Extract each line of the material that follows exactly and omit its pictures.

== SUPPLIED RECORDS ==
%%

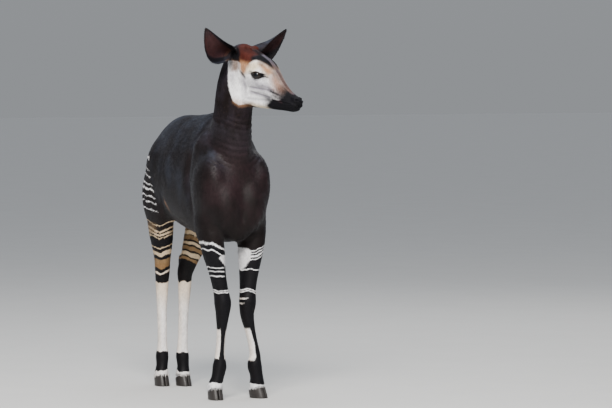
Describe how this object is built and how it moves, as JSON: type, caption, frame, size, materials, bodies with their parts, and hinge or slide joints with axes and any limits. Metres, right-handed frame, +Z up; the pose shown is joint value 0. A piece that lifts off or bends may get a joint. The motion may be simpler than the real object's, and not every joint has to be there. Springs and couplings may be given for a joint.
{
  "type": "okapi",
  "caption": "Life-size okapi, a slender young female, standing square with its head turned to its left: dark body, striped legs, pale cheeks, cupped ears and cloven hooves.",
  "frame": {"origin": "on the floor, under the middle of the animal's bounding box", "axes": "+Z up, -Y the way the body faces, +X the animal's left; the head turns 29 degrees towards +X"},
  "size_m": [0.419, 1.2392, 1.669],
  "materials": {
    "hide_coat": "short dark chocolate fur with a soft sheen",
    "leg_coat": "short fur, banded in black, brown and cream",
    "hoof_horn": "dull grey-brown horn",
    "eye_dark": "wet and nearly black"
  },
  "bodies": {
    "root": {"ear_left": "hide_coat", "ear_right": "hide_coat", "eye_left": "eye_dark", "eye_right": "eye_dark", "head": "hide_coat", "hoof_fore_left_left_claw": "hoof_horn", "hoof_fore_left_right_claw": "hoof_horn", "hoof_fore_right_left_claw": "hoof_horn", "hoof_fore_right_right_claw": "hoof_horn", "hoof_hind_left_left_claw": "hoof_horn", "hoof_hind_left_right_claw": "hoof_horn", "hoof_hind_right_left_claw": "hoof_horn", "hoof_hind_right_right_claw": "hoof_horn", "leg_fore_left_lower": "leg_coat", "leg_fore_left_upper": "leg_coat", "leg_fore_right_lower": "leg_coat", "leg_fore_right_upper": "leg_coat", "leg_hind_left_lower": "leg_coat", "leg_hind_left_upper": "leg_coat", "leg_hind_right_lower": "leg_coat", "leg_hind_right_upper": "leg_coat", "neck": "hide_coat", "tail": "hide_coat", "torso": "hide_coat"}
  },
  "joints": []
}
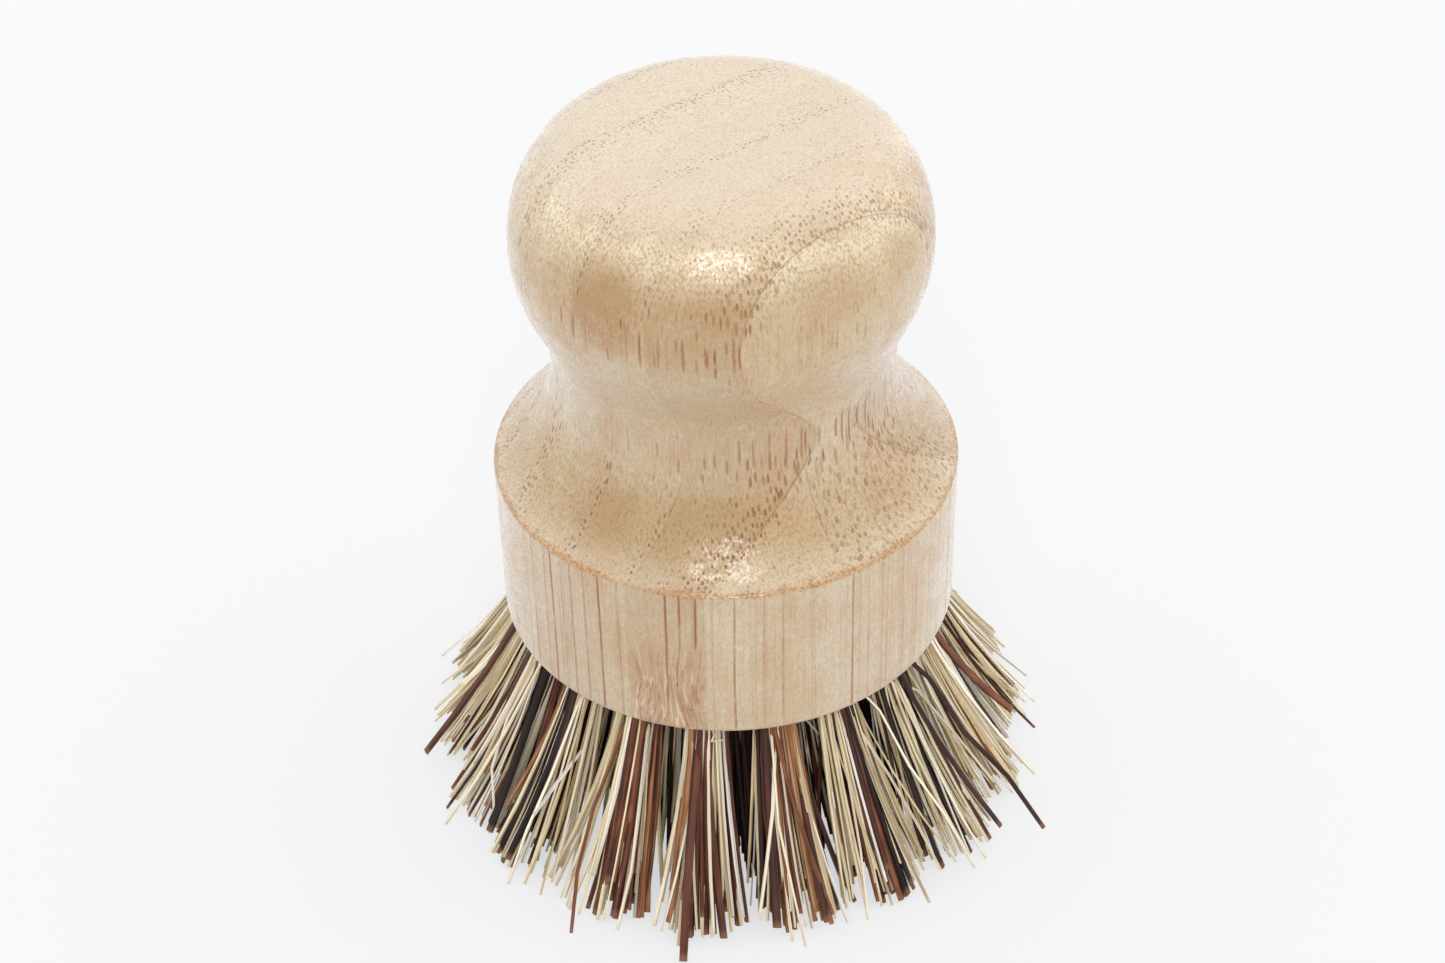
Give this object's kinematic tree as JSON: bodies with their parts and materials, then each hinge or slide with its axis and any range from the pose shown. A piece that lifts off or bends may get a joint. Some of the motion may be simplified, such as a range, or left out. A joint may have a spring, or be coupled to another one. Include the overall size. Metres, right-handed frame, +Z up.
{
  "type": "pot scrubber",
  "caption": "Round pot scrubber: a turned bamboo knob handle whose drilled head holds stiff plant-fibre tufts.",
  "frame": {"origin": "on the handle's axis, on the ground that the bristle tips stand on", "axes": "+Z up along the handle's axis, out of the knob's flat top; -Y towards the camera of the picture"},
  "size_m": [0.078, 0.0764, 0.0905],
  "materials": {
    "bamboo": "satin",
    "mixed_fibre": "matte",
    "anchor_wire": "satin"
  },
  "bodies": {
    "root": {"handle": "bamboo", "centre_tuft": "mixed_fibre", "inner_tuft_01": "mixed_fibre", "inner_tuft_02": "mixed_fibre", "inner_tuft_03": "mixed_fibre", "inner_tuft_04": "mixed_fibre", "inner_tuft_05": "mixed_fibre", "inner_tuft_06": "mixed_fibre", "middle_tuft_01": "mixed_fibre", "middle_tuft_02": "mixed_fibre", "middle_tuft_03": "mixed_fibre", "middle_tuft_04": "mixed_fibre", "middle_tuft_05": "mixed_fibre", "middle_tuft_06": "mixed_fibre", "middle_tuft_07": "mixed_fibre", "middle_tuft_08": "mixed_fibre", "middle_tuft_09": "mixed_fibre", "middle_tuft_10": "mixed_fibre", "middle_tuft_11": "mixed_fibre", "middle_tuft_12": "mixed_fibre", "outer_tuft_01": "mixed_fibre", "outer_tuft_02": "mixed_fibre", "outer_tuft_03": "mixed_fibre", "outer_tuft_04": "mixed_fibre", "outer_tuft_05": "mixed_fibre", "outer_tuft_06": "mixed_fibre", "outer_tuft_07": "mixed_fibre", "outer_tuft_08": "mixed_fibre", "outer_tuft_09": "mixed_fibre", "outer_tuft_10": "mixed_fibre", "outer_tuft_11": "mixed_fibre", "outer_tuft_12": "mixed_fibre", "outer_tuft_13": "mixed_fibre", "outer_tuft_14": "mixed_fibre", "outer_tuft_15": "mixed_fibre", "outer_tuft_16": "mixed_fibre", "outer_tuft_17": "mixed_fibre", "outer_tuft_18": "mixed_fibre", "tuft_anchors": "anchor_wire"}
  },
  "joints": []
}
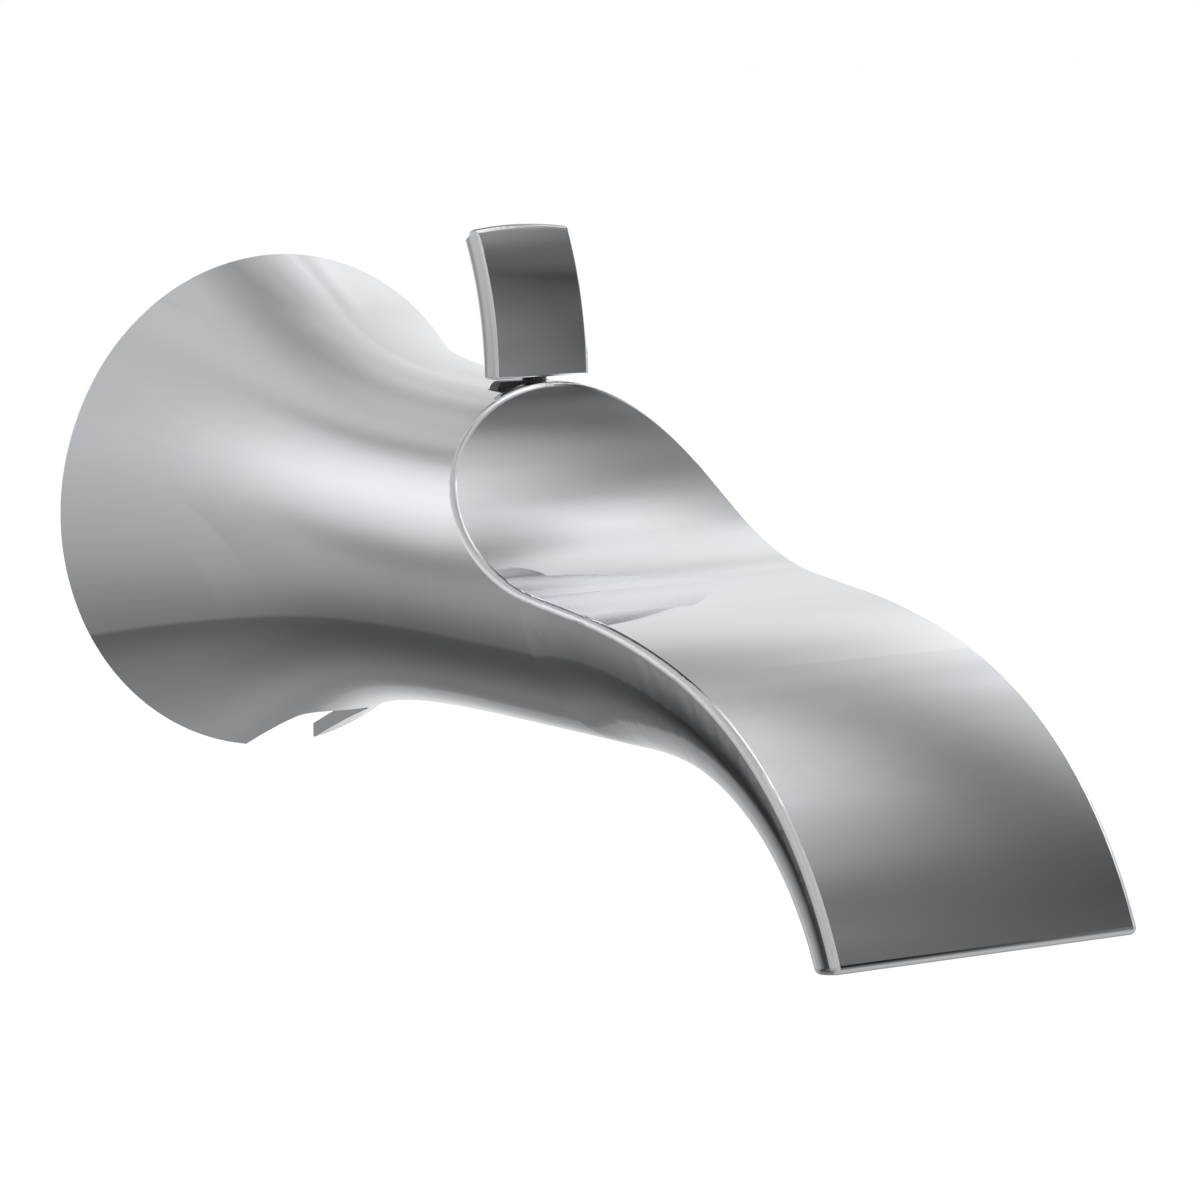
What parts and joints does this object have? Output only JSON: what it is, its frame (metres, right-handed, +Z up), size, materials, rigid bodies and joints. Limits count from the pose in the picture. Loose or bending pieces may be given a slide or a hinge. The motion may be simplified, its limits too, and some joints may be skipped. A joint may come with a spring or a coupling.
{
  "type": "bath spout",
  "caption": "Chrome wall-mounted bath spout with a flared base, a scooped S-shaped face and a curled lift tab for the shower diverter.",
  "frame": {"origin": "centre of the wall rim, at the mouth of the pipe bore, in the plane of the wall", "axes": "+Y into the wall along the pipe bore, +Z up, so the spout reaches out along -Y; +X is to the right of someone facing the wall"},
  "size_m": [0.0804, 0.1899, 0.0959],
  "materials": {
    "chrome": "polished",
    "brass": "machined",
    "steel": "satin",
    "moulded_plastic": "moulded",
    "grey_plastic": "moulded",
    "black_plastic": "gloss",
    "seal_rubber": "matt"
  },
  "bodies": {
    "body": {"spout_body": "chrome", "stem_bush": "brass", "inlet_hub": "brass", "diverter_housing": "moulded_plastic", "stream_insert": "grey_plastic", "housing_o_ring": "seal_rubber", "hub_o_ring": "seal_rubber", "pipe_seal_rear": "seal_rubber", "pipe_seal_front": "seal_rubber", "stem_o_ring": "seal_rubber", "bush_o_ring": "seal_rubber", "retaining_ring": "steel", "hub_screws": "steel", "clamp_screw": "steel"},
    "diverter": {"diverter_tab": "chrome", "tab_foot": "black_plastic", "tab_pin": "steel", "diverter_stem": "brass", "gate": "brass", "gate_seal": "seal_rubber", "stem_clip": "steel"}
  },
  "joints": [
    {"name": "diverter_lift", "type": "slide", "parent": "body", "child": "diverter", "axis": [0, 0, 1], "range_m": [0, 0.011]}
  ]
}
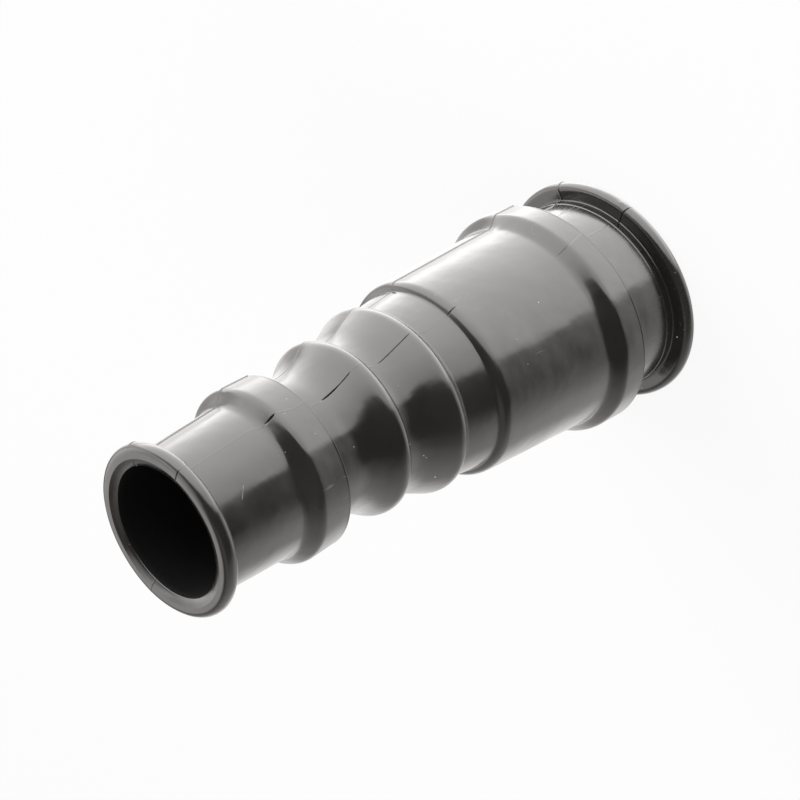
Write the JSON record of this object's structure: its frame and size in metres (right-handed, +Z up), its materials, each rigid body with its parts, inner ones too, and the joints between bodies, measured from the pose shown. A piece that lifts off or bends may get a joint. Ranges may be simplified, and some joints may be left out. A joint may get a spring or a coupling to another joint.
{
  "type": "rubber bellows boot",
  "caption": "One-piece moulded rubber boot joining two pipe ends of different size: rolled lips, clamp seats, raised collars and a convoluted flexible middle.",
  "frame": {"origin": "centre of the large lip's flat end face, which the boot stands on", "axes": "+Z up the boot's axis from the large end to the small end; +X to the side that the picture is taken from"},
  "size_m": [0.0666, 0.0666, 0.1677],
  "materials": {
    "black_rubber": "near-black moulded rubber with a satin to semi-gloss skin"
  },
  "bodies": {
    "root": {"bellows_boot": "black_rubber"}
  },
  "joints": []
}
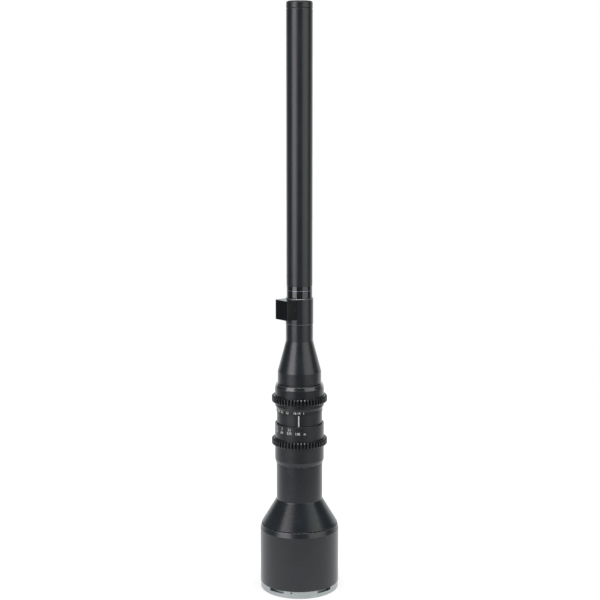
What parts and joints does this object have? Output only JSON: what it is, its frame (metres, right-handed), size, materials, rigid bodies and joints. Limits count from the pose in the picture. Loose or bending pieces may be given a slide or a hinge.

%%

== FINISHED ANSWER ==
Describe how this object is built and how it moves, as JSON: type, caption, frame, size, materials, bodies with their parts, and hinge or slide joints with axes and any limits. Metres, right-handed frame, +Z up; the pose shown is joint value 0. A piece that lifts off or bends may get a joint. The motion may be simpler than the real object's, and not every joint has to be there. Springs and couplings may be given for a joint.
{
  "type": "okapi",
  "caption": "Life-size okapi, a slender young female, standing square with its head turned to its left: dark body, striped legs, pale cheeks, cupped ears and cloven hooves.",
  "frame": {"origin": "on the floor, under the middle of the animal's bounding box", "axes": "+Z up, -Y the way the body faces, +X the animal's left; the head turns 29 degrees towards +X"},
  "size_m": [0.419, 1.2392, 1.669],
  "materials": {
    "hide_coat": "short dark chocolate fur with a soft sheen",
    "leg_coat": "short fur, banded in black, brown and cream",
    "hoof_horn": "dull grey-brown horn",
    "eye_dark": "wet and nearly black"
  },
  "bodies": {
    "root": {"ear_left": "hide_coat", "ear_right": "hide_coat", "eye_left": "eye_dark", "eye_right": "eye_dark", "head": "hide_coat", "hoof_fore_left_left_claw": "hoof_horn", "hoof_fore_left_right_claw": "hoof_horn", "hoof_fore_right_left_claw": "hoof_horn", "hoof_fore_right_right_claw": "hoof_horn", "hoof_hind_left_left_claw": "hoof_horn", "hoof_hind_left_right_claw": "hoof_horn", "hoof_hind_right_left_claw": "hoof_horn", "hoof_hind_right_right_claw": "hoof_horn", "leg_fore_left_lower": "leg_coat", "leg_fore_left_upper": "leg_coat", "leg_fore_right_lower": "leg_coat", "leg_fore_right_upper": "leg_coat", "leg_hind_left_lower": "leg_coat", "leg_hind_left_upper": "leg_coat", "leg_hind_right_lower": "leg_coat", "leg_hind_right_upper": "leg_coat", "neck": "hide_coat", "tail": "hide_coat", "torso": "hide_coat"}
  },
  "joints": []
}
Give this object's kinematic tree as JSON: bodies with their parts and materials, then each hinge or slide with its axis and any range from the pose shown. A piece that lifts off or bends may get a joint. Some of the motion may be simplified, such as a range, or left out. A joint may have a spring, or be coupled to another one. Include the overall size. Metres, right-handed frame, +Z up.
{
  "type": "pot scrubber",
  "caption": "Round pot scrubber: a turned bamboo knob handle whose drilled head holds stiff plant-fibre tufts.",
  "frame": {"origin": "on the handle's axis, on the ground that the bristle tips stand on", "axes": "+Z up along the handle's axis, out of the knob's flat top; -Y towards the camera of the picture"},
  "size_m": [0.078, 0.0764, 0.0905],
  "materials": {
    "bamboo": "satin",
    "mixed_fibre": "matte",
    "anchor_wire": "satin"
  },
  "bodies": {
    "root": {"handle": "bamboo", "centre_tuft": "mixed_fibre", "inner_tuft_01": "mixed_fibre", "inner_tuft_02": "mixed_fibre", "inner_tuft_03": "mixed_fibre", "inner_tuft_04": "mixed_fibre", "inner_tuft_05": "mixed_fibre", "inner_tuft_06": "mixed_fibre", "middle_tuft_01": "mixed_fibre", "middle_tuft_02": "mixed_fibre", "middle_tuft_03": "mixed_fibre", "middle_tuft_04": "mixed_fibre", "middle_tuft_05": "mixed_fibre", "middle_tuft_06": "mixed_fibre", "middle_tuft_07": "mixed_fibre", "middle_tuft_08": "mixed_fibre", "middle_tuft_09": "mixed_fibre", "middle_tuft_10": "mixed_fibre", "middle_tuft_11": "mixed_fibre", "middle_tuft_12": "mixed_fibre", "outer_tuft_01": "mixed_fibre", "outer_tuft_02": "mixed_fibre", "outer_tuft_03": "mixed_fibre", "outer_tuft_04": "mixed_fibre", "outer_tuft_05": "mixed_fibre", "outer_tuft_06": "mixed_fibre", "outer_tuft_07": "mixed_fibre", "outer_tuft_08": "mixed_fibre", "outer_tuft_09": "mixed_fibre", "outer_tuft_10": "mixed_fibre", "outer_tuft_11": "mixed_fibre", "outer_tuft_12": "mixed_fibre", "outer_tuft_13": "mixed_fibre", "outer_tuft_14": "mixed_fibre", "outer_tuft_15": "mixed_fibre", "outer_tuft_16": "mixed_fibre", "outer_tuft_17": "mixed_fibre", "outer_tuft_18": "mixed_fibre", "tuft_anchors": "anchor_wire"}
  },
  "joints": []
}
What parts and joints does this object have? Output only JSON: what it is, its frame (metres, right-handed, +Z up), size, materials, rigid bodies and joints. Limits count from the pose in the picture. Loose or bending pieces may be given a slide or a hinge. The motion may be simplified, its limits too, and some joints may be skipped. A joint may come with a spring or a coupling.
{
  "type": "bath spout",
  "caption": "Chrome wall-mounted bath spout with a flared base, a scooped S-shaped face and a curled lift tab for the shower diverter.",
  "frame": {"origin": "centre of the wall rim, at the mouth of the pipe bore, in the plane of the wall", "axes": "+Y into the wall along the pipe bore, +Z up, so the spout reaches out along -Y; +X is to the right of someone facing the wall"},
  "size_m": [0.0804, 0.1899, 0.0959],
  "materials": {
    "chrome": "polished",
    "brass": "machined",
    "steel": "satin",
    "moulded_plastic": "moulded",
    "grey_plastic": "moulded",
    "black_plastic": "gloss",
    "seal_rubber": "matt"
  },
  "bodies": {
    "body": {"spout_body": "chrome", "stem_bush": "brass", "inlet_hub": "brass", "diverter_housing": "moulded_plastic", "stream_insert": "grey_plastic", "housing_o_ring": "seal_rubber", "hub_o_ring": "seal_rubber", "pipe_seal_rear": "seal_rubber", "pipe_seal_front": "seal_rubber", "stem_o_ring": "seal_rubber", "bush_o_ring": "seal_rubber", "retaining_ring": "steel", "hub_screws": "steel", "clamp_screw": "steel"},
    "diverter": {"diverter_tab": "chrome", "tab_foot": "black_plastic", "tab_pin": "steel", "diverter_stem": "brass", "gate": "brass", "gate_seal": "seal_rubber", "stem_clip": "steel"}
  },
  "joints": [
    {"name": "diverter_lift", "type": "slide", "parent": "body", "child": "diverter", "axis": [0, 0, 1], "range_m": [0, 0.011]}
  ]
}
Write the JSON record of this object's structure: its frame and size in metres (right-handed, +Z up), its materials, each rigid body with its parts, inner ones too, and the joints between bodies, measured from the pose shown. A piece that lifts off or bends may get a joint. Ranges may be simplified, and some joints may be left out. A joint may get a spring or a coupling to another joint.
{
  "type": "rubber bellows boot",
  "caption": "One-piece moulded rubber boot joining two pipe ends of different size: rolled lips, clamp seats, raised collars and a convoluted flexible middle.",
  "frame": {"origin": "centre of the large lip's flat end face, which the boot stands on", "axes": "+Z up the boot's axis from the large end to the small end; +X to the side that the picture is taken from"},
  "size_m": [0.0666, 0.0666, 0.1677],
  "materials": {
    "black_rubber": "near-black moulded rubber with a satin to semi-gloss skin"
  },
  "bodies": {
    "root": {"bellows_boot": "black_rubber"}
  },
  "joints": []
}
What parts and joints does this object have? Output only JSON: what it is, its frame (metres, right-handed), size, materials, rigid bodies and joints. Limits count from the pose in the picture. Loose or bending pieces may be given a slide or a hinge.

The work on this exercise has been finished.